The result is that today it is far easier to know in great detail about slavery, reflect on the colonial experience, or follow the process that led to independence, than it is to understand through first-hand accounts the late twentieth century Caribbean history that followed.

There are of course reasons why this has happened. Some in the Caribbean’s political class have personal or political reasons for not wanting to reflect on past discussions in their lifetime; there is no money in such an enterprise; Caribbean book publishers largely focus on academia; the regional market for books is small and fragmented; there are few bookshops; and new technology is making traditional publishing un-viable.

What also seems to be missing is any significant cadre of academics who have an interest in the recent past and are willing to secure archives, now held electronically, which will quite literally disappear as technology moves on.

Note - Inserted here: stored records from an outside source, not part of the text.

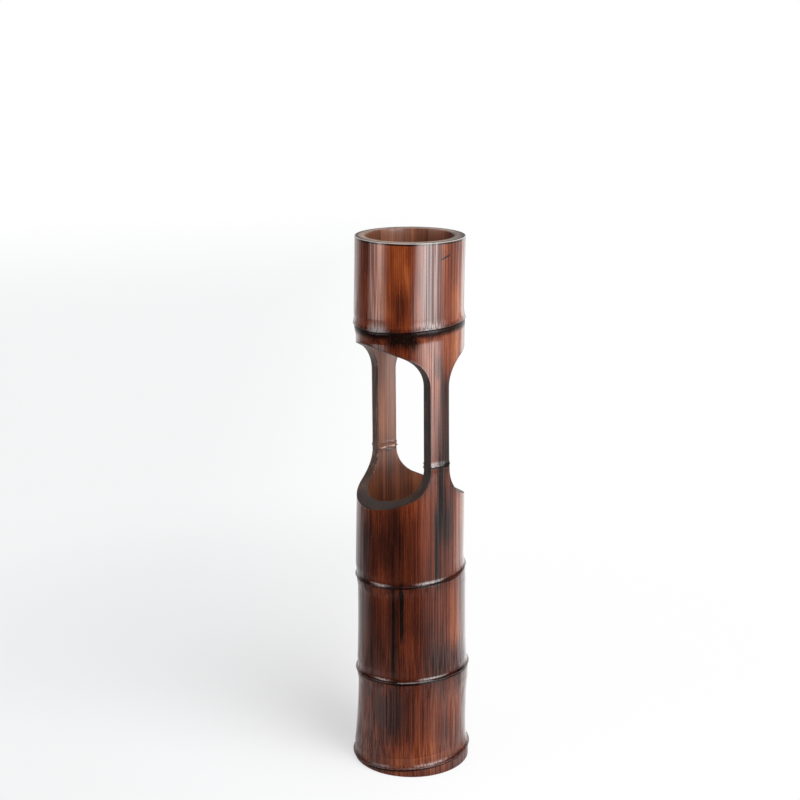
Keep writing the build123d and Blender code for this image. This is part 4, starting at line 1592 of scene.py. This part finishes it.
def mirrored_floor(bench, right, back, away):
    """The floor's level; right and back give a direction (-1 to 1), away a distance in metres."""
    near_left = bench.times(bench.span(right, -1.0, -0.3, 0.22, 0.0),
                            bench.span(away, 0.2, 0.5, 1.0, 0.0))
    front = bench.plus(bench.span(away, 0.15, 0.60, 0.18, 0.03), bench.plus(
        bench.span(right, 0.1, 0.9, 0.0, 0.52), near_left))
    back_right = bench.times(bench.span(back, -0.1, 0.5), bench.span(away, 0.4, 1.8, 1.3, 1.0))
    far_left = bench.times(bench.span(back, 0.50, 0.78, 0.0, 0.65), bench.span(away, 0.5, 1.6))
    back_left = bench.times_plus(
        bench.span(back, -0.3, 0.9), bench.span(away, 0.25, 2.0, 0.60, 0.22), far_left)
    side = bench.span(right, 0.05, 0.40)
    return bench.larger(front, bench.times_plus(
        side, bench.minus(back_right, back_left), back_left))


print("the floor reaches %.0f m each way" % floor_reach)

# %% [markdown]
# The world is white where the camera looks past the vase. For the light that falls on the vase it
# is a plain dim room. In the lacquer it is white only behind the vase, where the backdrop hangs,
# so that the edges of the culm turn pale and its front stays deep in colour. Just above the
# floor's edge it carries on the floor's far level and fades upwards, so that no tilted part of
# the lacquer shows that edge as a hard line.

# %% World
world = bpy.data.worlds.new("studio")
bpy.context.scene.world = world
world.use_nodes = True
world.node_tree.nodes.clear()
bench = Bench(world.node_tree)
rays = bench.add("ShaderNodeLightPath").outputs
direction = bench.add("ShaderNodeTexCoord").outputs["Generated"]
right, back = (reach_along(bench, direction, h) for h in (TO_THE_RIGHT, TO_THE_BACK))
rise = bench.add("ShaderNodeSeparateXYZ", {"Vector": direction}).outputs["Z"]
backdrop = bench.times(bench.span(back, 0.55, 0.78), bench.span(right, -0.5, 0.4, 0.50, 0.85))
above_floor = bench.times(mirrored_floor(bench, right, back, floor_reach),
                          bench.span(rise, 0.0, 0.45, 1.0, 0.0))
room = bench.blend(rays["Is Glossy Ray"], (room_level,) * 3 + (1.0,),
                   bench.larger(backdrop, above_floor))
seen = bench.larger(rays["Is Camera Ray"], rays["Is Transmission Ray"])
light = bench.add("ShaderNodeBackground", {
    "Color": bench.blend(seen, room, WHITE), "Strength": 1.0})
bench.add("ShaderNodeOutputWorld", {"Surface": light.outputs[0]})
print("world nodes:", len(world.node_tree.nodes))

# %% [markdown]
# ## The floor
# The floor is a plain sheet a hair below the foot. Part of it is matt, which takes the vase's soft
# shadow, and part gives off white, so that it looks white without more light on the vase. On the
# left, within a few metres, that glow is a little grey: painted shade. Near the vase, and most on
# its left, the matt share is larger, because the shadow is longer there.

# %% The floor's finish
pale = bpy.data.materials.new("Pale floor")
pale.use_nodes = True
pale.node_tree.nodes.clear()
bench = Bench(pale.node_tree)
rays = bench.add("ShaderNodeLightPath").outputs
spot = bench.add("ShaderNodeTexCoord").outputs["Object"]
away = bench.add("ShaderNodeVectorMath", {0: spot}, operation="LENGTH").outputs["Value"]
right, back = (reach_along(bench, spot, h) for h in (TO_THE_RIGHT, TO_THE_BACK))
near_share = bench.span(right, -0.12, 0.10, bench.span(back, -0.08, 0.06, 0.66, 0.28), 0.93)
white_share = bench.span(away, 0.10, bench.span(back, -0.05, 0.20, 0.40, 1.05), near_share, 1.0)
seen = bench.larger(rays["Is Camera Ray"], rays["Is Transmission Ray"])
white_share = bench.larger(bench.times(seen, white_share), rays["Is Glossy Ray"])
# painted shade: to the left of the vase, within a few metres, the floor's glow is off-white
unshaded_white_share = bench.larger(bench.span(right, -0.45, 0.12), bench.span(away, 2.4, 4.6))
mirrored = mirrored_floor(bench, bench.sum("DIVIDE", right, away),
                          bench.sum("DIVIDE", back, away), away)
matt = bench.add("ShaderNodeBsdfDiffuse", {"Color": (0.80, 0.80, 0.81, 1.0)})
glow = bench.add("ShaderNodeEmission", {"Color": bench.blend(
    rays["Is Glossy Ray"], bench.blend(unshaded_white_share, SHADE_GREY_WHITE, WHITE), mirrored), "Strength": 1.0})
mixed = bench.add("ShaderNodeMixShader", {
    0: white_share, 1: matt.outputs[0], 2: glow.outputs[0]})
bench.add("ShaderNodeOutputMaterial", {"Surface": mixed.outputs[0]})
print("floor nodes:", len(pale.node_tree.nodes))

# %% The floor's sheet
floor_mesh = bpy.data.meshes.new("studio_floor")
floor_mesh.from_pydata([(x * floor_reach, y * floor_reach, -floor_drop) for x, y in (
    (-1, -1), (1, -1), (1, 1), (-1, 1))], [], [(0, 1, 2, 3)])
floor_mesh.materials.append(pale)
floor = bpy.data.objects.new("studio_floor", floor_mesh)
bpy.context.scene.collection.objects.link(floor)
print("floor %.1f mm below the foot" % (floor_drop / MM))

# %% [markdown] ## View settings The Standard view shows a colour about as it is written.

# %% View settings
bpy.context.scene.view_settings.view_transform = "Standard"
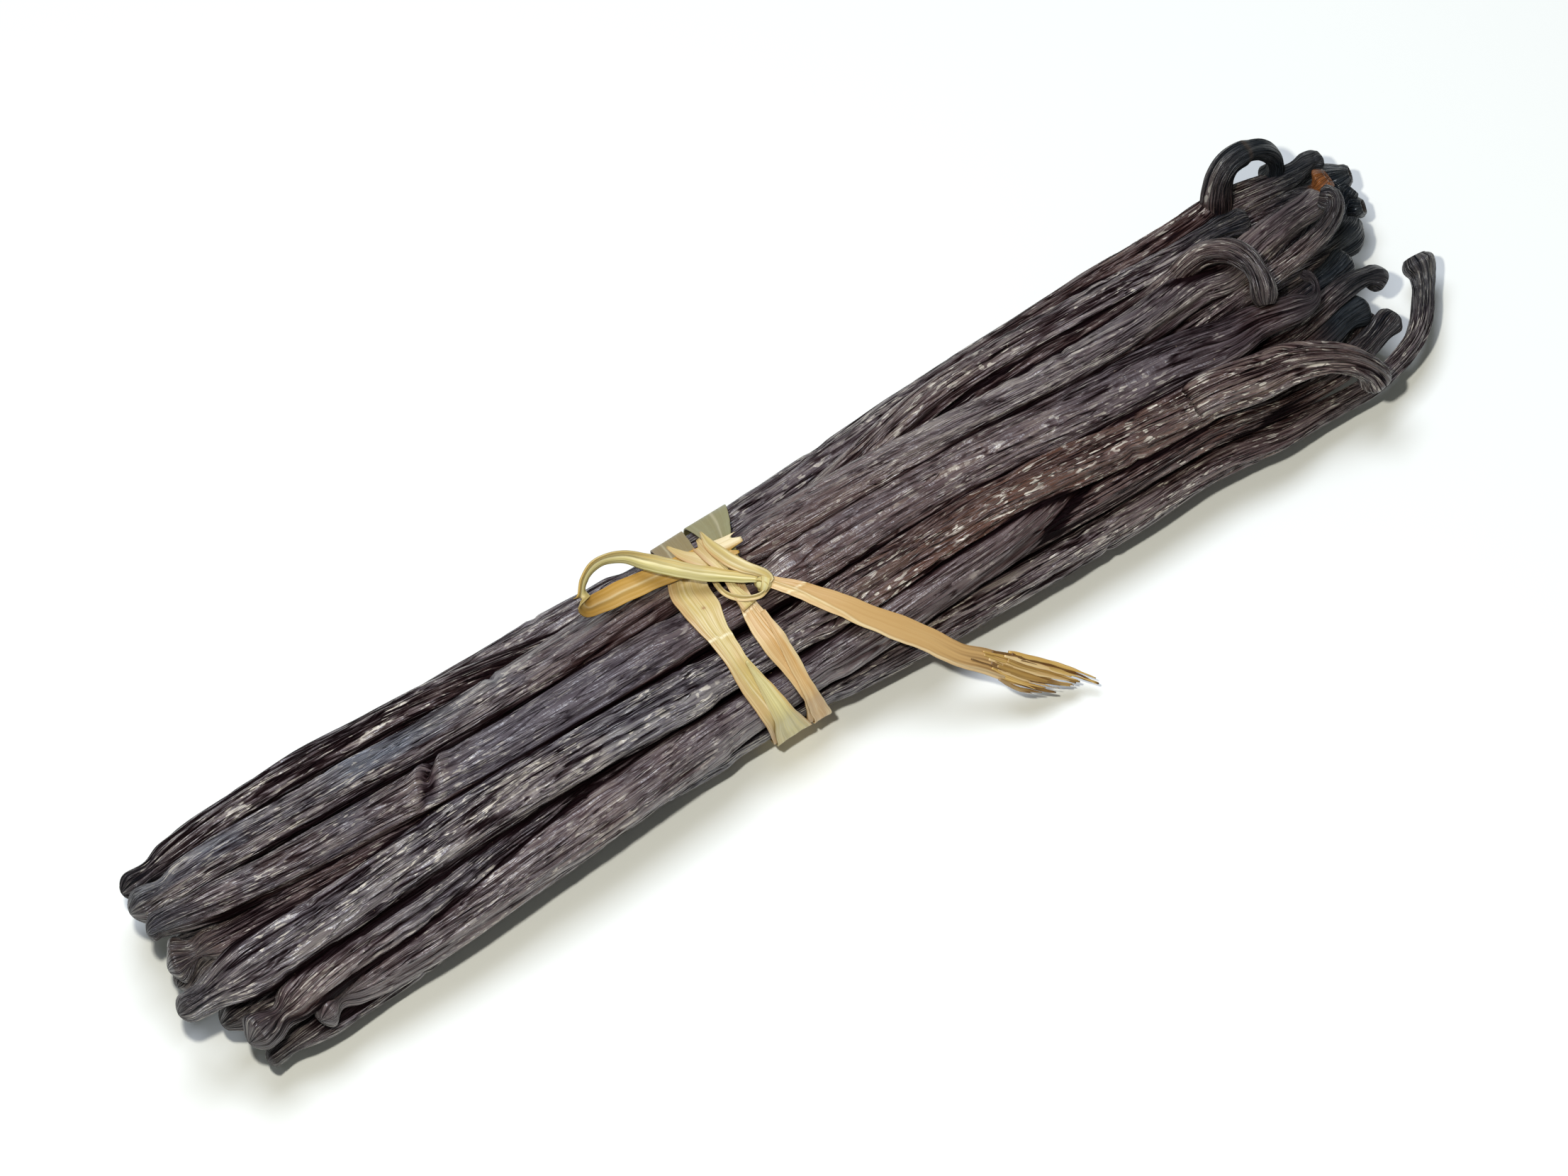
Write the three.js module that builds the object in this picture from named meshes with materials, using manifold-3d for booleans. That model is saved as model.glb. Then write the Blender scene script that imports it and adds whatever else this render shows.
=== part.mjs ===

This is not just an issue for former political leaders, regional officials, and others with important perspectives, but for the private sector as well. In recent months, former leaders of the tourism, rum and sugar industries have indicated privately that they want to share what is in effect the recent economic history of their industries, and by extension the personal history of the many hundreds of thousands of workers in these sectors. They however confess that they are either not equipped as writers, or require an editor and publisher. Their interest in doing so is not vanity, but because they believe they have something important to pass on.

Just under three years ago Owen Arthur bade farewell with a “heavy heart” to the Barbados Labour Party. It is not to make a political point to say that whether in government or opposition he was one of the makers of the modern Caribbean.

I do not know if he or other former leaders are writing for future publication, autobiographies or reflections on where the region has come from and now is, but I very much hope for the sake of the Caribbean’s generations yet to come that they are.